Stored items from a collection:
--- --- ---
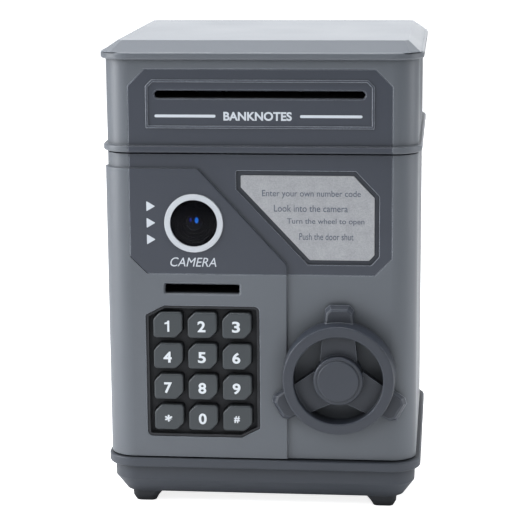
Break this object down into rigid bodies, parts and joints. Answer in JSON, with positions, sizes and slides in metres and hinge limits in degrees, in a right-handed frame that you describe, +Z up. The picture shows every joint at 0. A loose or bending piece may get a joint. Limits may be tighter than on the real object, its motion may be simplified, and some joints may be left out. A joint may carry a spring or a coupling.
{
  "type": "toy cash machine savings bank",
  "caption": "Upright toy savings bank shaped like a cash machine, with a swinging keypad door, a latching handwheel, a camera window, a banknote slot and a coin slot.",
  "frame": {"origin": "on the ground under the middle of the bounding box", "axes": "+Z up, +X to the right of someone facing the door, the door faces -Y"},
  "size_m": [0.1318, 0.1316, 0.195],
  "materials": {
    "shell_grey": "fine-textured moulded ABS",
    "dark_plastic": "fine-textured moulded ABS",
    "base_plastic": "fine-textured moulded ABS",
    "foot_rubber": "moulded rubber",
    "key_plastic": "satin keycaps with printed digits",
    "black_plastic": "moulded black plastic",
    "liner_plastic": "plain moulded ABS",
    "silver_plate": "fine-grained silver print face",
    "white_plastic": "smooth white",
    "lens_black": "polished black window",
    "silicone": "moulded silicone",
    "circuit_board": "solder-masked board",
    "steel": "drawn and turned steel",
    "plated_steel": "zinc-plated sheet",
    "gear_plastic": "natural acetal",
    "roller_rubber": "soft rubber",
    "cell_wrap": "plain shrink wrap"
  },
  "bodies": {
    "housing": {"cabinet": "shell_grey", "lid": "shell_grey", "upper_front": "shell_grey", "upper_inlay": "dark_plastic", "side_inlays_upper": "dark_plastic", "side_inlays_lower": "dark_plastic", "base_tub": "base_plastic", "base_deck": "liner_plastic", "feet": "foot_rubber", "battery_cover": "base_plastic", "battery_cells": "cell_wrap", "battery_contacts": "plated_steel", "speaker": "black_plastic", "base_screws": "steel", "note_shelf": "liner_plastic", "note_guides": "black_plastic", "feeder_brackets": "liner_plastic", "feed_motor": "plated_steel", "main_board": "circuit_board", "strike_plate": "steel"},
    "door": {"door_shell": "shell_grey", "door_inlay": "dark_plastic", "info_plate": "silver_plate", "lens_ring": "white_plastic", "lens_window": "lens_black", "camera_module": "black_plastic", "keypad_tray": "black_plastic", "key_mat": "silicone", "key_board": "circuit_board", "door_liner": "liner_plastic", "coin_chute": "black_plastic", "hinge_pins": "steel", "shaft_bush": "gear_plastic", "lock_solenoid": "plated_steel"},
    "wheel": {"handwheel": "dark_plastic", "hub_cap": "dark_plastic", "wheel_shaft": "steel", "lock_disc": "gear_plastic", "latch_arm": "gear_plastic"},
    "plunger": {"solenoid_plunger": "steel"},
    "drive_roller": {"drive_axle": "steel", "drive_rollers": "roller_rubber", "drive_gear": "gear_plastic"},
    "pinch_roller": {"pinch_axle": "steel", "pinch_rollers": "roller_rubber"},
    "motor_rotor": {"motor_shaft": "steel", "motor_pinion": "gear_plastic"},
    "button_1": {"key_1": "key_plastic"},
    "button_2": {"key_2": "key_plastic"},
    "button_3": {"key_3": "key_plastic"},
    "button_4": {"key_4": "key_plastic"},
    "button_5": {"key_5": "key_plastic"},
    "button_6": {"key_6": "key_plastic"},
    "button_7": {"key_7": "key_plastic"},
    "button_8": {"key_8": "key_plastic"},
    "button_9": {"key_9": "key_plastic"},
    "button_star": {"key_star": "key_plastic"},
    "button_0": {"key_0": "key_plastic"},
    "button_hash": {"key_hash": "key_plastic"}
  },
  "joints": [
    {"name": "door_swing", "type": "hinge", "parent": "housing", "child": "door", "pos_m": [-0.0615, -0.04215, 0.0221], "axis": [0, 0, -1], "range_deg": [0, 100]},
    {"name": "wheel_turn", "type": "hinge", "parent": "door", "child": "wheel", "pos_m": [0.0324, -0.05415, 0.0586], "axis": [0, -1, 0], "range_deg": [0, 90]},
    {"name": "plunger_slide", "type": "slide", "parent": "door", "child": "plunger", "axis": [0, 0, -1], "range_m": [0, 0.0024], "stiffness_N_per_m": 100, "springref_m": -0.001},
    {"name": "drive_spin", "type": "hinge", "parent": "housing", "child": "drive_roller", "pos_m": [0, -0.03415, 0.17005], "axis": [1, 0, 0], "continuous": true},
    {"name": "pinch_spin", "type": "hinge", "parent": "housing", "child": "pinch_roller", "pos_m": [0, -0.03415, 0.17835], "axis": [1, 0, 0], "continuous": true},
    {"name": "motor_spin", "type": "hinge", "parent": "housing", "child": "motor_rotor", "pos_m": [0, -0.02391, 0.16632], "axis": [1, 0, 0], "continuous": true},
    {"name": "press_1", "type": "slide", "parent": "door", "child": "button_1", "axis": [0, 1, 0], "range_m": [0, 0.0012], "stiffness_N_per_m": 400, "springref_m": -0.0005},
    {"name": "press_2", "type": "slide", "parent": "door", "child": "button_2", "axis": [0, 1, 0], "range_m": [0, 0.0012], "stiffness_N_per_m": 400, "springref_m": -0.0005},
    {"name": "press_3", "type": "slide", "parent": "door", "child": "button_3", "axis": [0, 1, 0], "range_m": [0, 0.0012], "stiffness_N_per_m": 400, "springref_m": -0.0005},
    {"name": "press_4", "type": "slide", "parent": "door", "child": "button_4", "axis": [0, 1, 0], "range_m": [0, 0.0012], "stiffness_N_per_m": 400, "springref_m": -0.0005},
    {"name": "press_5", "type": "slide", "parent": "door", "child": "button_5", "axis": [0, 1, 0], "range_m": [0, 0.0012], "stiffness_N_per_m": 400, "springref_m": -0.0005},
    {"name": "press_6", "type": "slide", "parent": "door", "child": "button_6", "axis": [0, 1, 0], "range_m": [0, 0.0012], "stiffness_N_per_m": 400, "springref_m": -0.0005},
    {"name": "press_7", "type": "slide", "parent": "door", "child": "button_7", "axis": [0, 1, 0], "range_m": [0, 0.0012], "stiffness_N_per_m": 400, "springref_m": -0.0005},
    {"name": "press_8", "type": "slide", "parent": "door", "child": "button_8", "axis": [0, 1, 0], "range_m": [0, 0.0012], "stiffness_N_per_m": 400, "springref_m": -0.0005},
    {"name": "press_9", "type": "slide", "parent": "door", "child": "button_9", "axis": [0, 1, 0], "range_m": [0, 0.0012], "stiffness_N_per_m": 400, "springref_m": -0.0005},
    {"name": "press_star", "type": "slide", "parent": "door", "child": "button_star", "axis": [0, 1, 0], "range_m": [0, 0.0012], "stiffness_N_per_m": 400, "springref_m": -0.0005},
    {"name": "press_0", "type": "slide", "parent": "door", "child": "button_0", "axis": [0, 1, 0], "range_m": [0, 0.0012], "stiffness_N_per_m": 400, "springref_m": -0.0005},
    {"name": "press_hash", "type": "slide", "parent": "door", "child": "button_hash", "axis": [0, 1, 0], "range_m": [0, 0.0012], "stiffness_N_per_m": 400, "springref_m": -0.0005}
  ],
  "couplings": [
    {"joint": "pinch_spin", "follows": "drive_spin", "ratio": -1},
    {"joint": "motor_spin", "follows": "drive_spin", "ratio": -2}
  ]
}
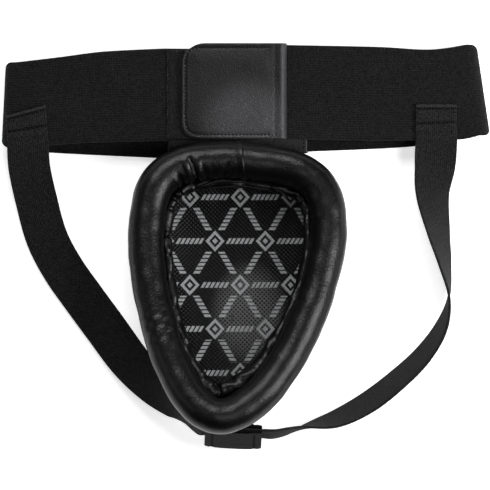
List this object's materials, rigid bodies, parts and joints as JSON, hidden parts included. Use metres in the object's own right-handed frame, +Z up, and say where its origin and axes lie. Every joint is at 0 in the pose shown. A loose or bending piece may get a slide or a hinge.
--- --- ---
Given problem | Write out all records exactly, keeping every detail.

Exercise solution |
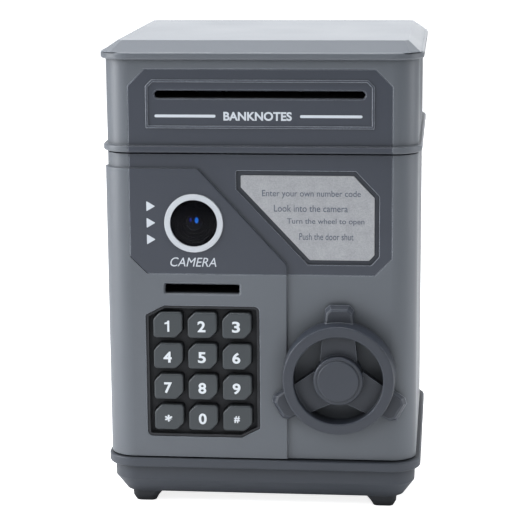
Break this object down into rigid bodies, parts and joints. Answer in JSON, with positions, sizes and slides in metres and hinge limits in degrees, in a right-handed frame that you describe, +Z up. The picture shows every joint at 0. A loose or bending piece may get a joint. Limits may be tighter than on the real object, its motion may be simplified, and some joints may be left out. A joint may carry a spring or a coupling.
{
  "type": "toy cash machine savings bank",
  "caption": "Upright toy savings bank shaped like a cash machine, with a swinging keypad door, a latching handwheel, a camera window, a banknote slot and a coin slot.",
  "frame": {"origin": "on the ground under the middle of the bounding box", "axes": "+Z up, +X to the right of someone facing the door, the door faces -Y"},
  "size_m": [0.1318, 0.1316, 0.195],
  "materials": {
    "shell_grey": "fine-textured moulded ABS",
    "dark_plastic": "fine-textured moulded ABS",
    "base_plastic": "fine-textured moulded ABS",
    "foot_rubber": "moulded rubber",
    "key_plastic": "satin keycaps with printed digits",
    "black_plastic": "moulded black plastic",
    "liner_plastic": "plain moulded ABS",
    "silver_plate": "fine-grained silver print face",
    "white_plastic": "smooth white",
    "lens_black": "polished black window",
    "silicone": "moulded silicone",
    "circuit_board": "solder-masked board",
    "steel": "drawn and turned steel",
    "plated_steel": "zinc-plated sheet",
    "gear_plastic": "natural acetal",
    "roller_rubber": "soft rubber",
    "cell_wrap": "plain shrink wrap"
  },
  "bodies": {
    "housing": {"cabinet": "shell_grey", "lid": "shell_grey", "upper_front": "shell_grey", "upper_inlay": "dark_plastic", "side_inlays_upper": "dark_plastic", "side_inlays_lower": "dark_plastic", "base_tub": "base_plastic", "base_deck": "liner_plastic", "feet": "foot_rubber", "battery_cover": "base_plastic", "battery_cells": "cell_wrap", "battery_contacts": "plated_steel", "speaker": "black_plastic", "base_screws": "steel", "note_shelf": "liner_plastic", "note_guides": "black_plastic", "feeder_brackets": "liner_plastic", "feed_motor": "plated_steel", "main_board": "circuit_board", "strike_plate": "steel"},
    "door": {"door_shell": "shell_grey", "door_inlay": "dark_plastic", "info_plate": "silver_plate", "lens_ring": "white_plastic", "lens_window": "lens_black", "camera_module": "black_plastic", "keypad_tray": "black_plastic", "key_mat": "silicone", "key_board": "circuit_board", "door_liner": "liner_plastic", "coin_chute": "black_plastic", "hinge_pins": "steel", "shaft_bush": "gear_plastic", "lock_solenoid": "plated_steel"},
    "wheel": {"handwheel": "dark_plastic", "hub_cap": "dark_plastic", "wheel_shaft": "steel", "lock_disc": "gear_plastic", "latch_arm": "gear_plastic"},
    "plunger": {"solenoid_plunger": "steel"},
    "drive_roller": {"drive_axle": "steel", "drive_rollers": "roller_rubber", "drive_gear": "gear_plastic"},
    "pinch_roller": {"pinch_axle": "steel", "pinch_rollers": "roller_rubber"},
    "motor_rotor": {"motor_shaft": "steel", "motor_pinion": "gear_plastic"},
    "button_1": {"key_1": "key_plastic"},
    "button_2": {"key_2": "key_plastic"},
    "button_3": {"key_3": "key_plastic"},
    "button_4": {"key_4": "key_plastic"},
    "button_5": {"key_5": "key_plastic"},
    "button_6": {"key_6": "key_plastic"},
    "button_7": {"key_7": "key_plastic"},
    "button_8": {"key_8": "key_plastic"},
    "button_9": {"key_9": "key_plastic"},
    "button_star": {"key_star": "key_plastic"},
    "button_0": {"key_0": "key_plastic"},
    "button_hash": {"key_hash": "key_plastic"}
  },
  "joints": [
    {"name": "door_swing", "type": "hinge", "parent": "housing", "child": "door", "pos_m": [-0.0615, -0.04215, 0.0221], "axis": [0, 0, -1], "range_deg": [0, 100]},
    {"name": "wheel_turn", "type": "hinge", "parent": "door", "child": "wheel", "pos_m": [0.0324, -0.05415, 0.0586], "axis": [0, -1, 0], "range_deg": [0, 90]},
    {"name": "plunger_slide", "type": "slide", "parent": "door", "child": "plunger", "axis": [0, 0, -1], "range_m": [0, 0.0024], "stiffness_N_per_m": 100, "springref_m": -0.001},
    {"name": "drive_spin", "type": "hinge", "parent": "housing", "child": "drive_roller", "pos_m": [0, -0.03415, 0.17005], "axis": [1, 0, 0], "continuous": true},
    {"name": "pinch_spin", "type": "hinge", "parent": "housing", "child": "pinch_roller", "pos_m": [0, -0.03415, 0.17835], "axis": [1, 0, 0], "continuous": true},
    {"name": "motor_spin", "type": "hinge", "parent": "housing", "child": "motor_rotor", "pos_m": [0, -0.02391, 0.16632], "axis": [1, 0, 0], "continuous": true},
    {"name": "press_1", "type": "slide", "parent": "door", "child": "button_1", "axis": [0, 1, 0], "range_m": [0, 0.0012], "stiffness_N_per_m": 400, "springref_m": -0.0005},
    {"name": "press_2", "type": "slide", "parent": "door", "child": "button_2", "axis": [0, 1, 0], "range_m": [0, 0.0012], "stiffness_N_per_m": 400, "springref_m": -0.0005},
    {"name": "press_3", "type": "slide", "parent": "door", "child": "button_3", "axis": [0, 1, 0], "range_m": [0, 0.0012], "stiffness_N_per_m": 400, "springref_m": -0.0005},
    {"name": "press_4", "type": "slide", "parent": "door", "child": "button_4", "axis": [0, 1, 0], "range_m": [0, 0.0012], "stiffness_N_per_m": 400, "springref_m": -0.0005},
    {"name": "press_5", "type": "slide", "parent": "door", "child": "button_5", "axis": [0, 1, 0], "range_m": [0, 0.0012], "stiffness_N_per_m": 400, "springref_m": -0.0005},
    {"name": "press_6", "type": "slide", "parent": "door", "child": "button_6", "axis": [0, 1, 0], "range_m": [0, 0.0012], "stiffness_N_per_m": 400, "springref_m": -0.0005},
    {"name": "press_7", "type": "slide", "parent": "door", "child": "button_7", "axis": [0, 1, 0], "range_m": [0, 0.0012], "stiffness_N_per_m": 400, "springref_m": -0.0005},
    {"name": "press_8", "type": "slide", "parent": "door", "child": "button_8", "axis": [0, 1, 0], "range_m": [0, 0.0012], "stiffness_N_per_m": 400, "springref_m": -0.0005},
    {"name": "press_9", "type": "slide", "parent": "door", "child": "button_9", "axis": [0, 1, 0], "range_m": [0, 0.0012], "stiffness_N_per_m": 400, "springref_m": -0.0005},
    {"name": "press_star", "type": "slide", "parent": "door", "child": "button_star", "axis": [0, 1, 0], "range_m": [0, 0.0012], "stiffness_N_per_m": 400, "springref_m": -0.0005},
    {"name": "press_0", "type": "slide", "parent": "door", "child": "button_0", "axis": [0, 1, 0], "range_m": [0, 0.0012], "stiffness_N_per_m": 400, "springref_m": -0.0005},
    {"name": "press_hash", "type": "slide", "parent": "door", "child": "button_hash", "axis": [0, 1, 0], "range_m": [0, 0.0012], "stiffness_N_per_m": 400, "springref_m": -0.0005}
  ],
  "couplings": [
    {"joint": "pinch_spin", "follows": "drive_spin", "ratio": -1},
    {"joint": "motor_spin", "follows": "drive_spin", "ratio": -2}
  ]
}
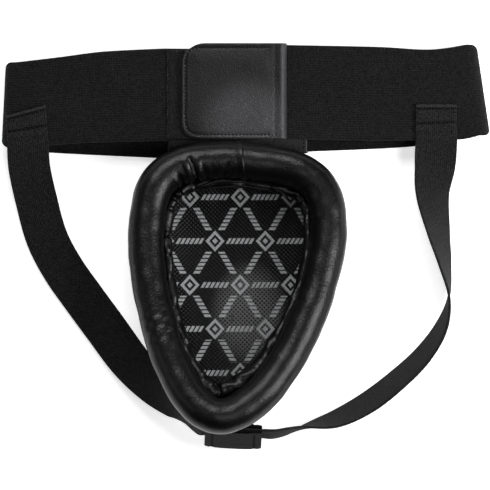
List this object's materials, rigid bodies, parts and joints as JSON, hidden parts included. Use metres in the object's own right-handed frame, +Z up, and say where its origin and axes lie. Every joint is at 0 in the pose shown. A loose or bending piece may get a slide or a hinge.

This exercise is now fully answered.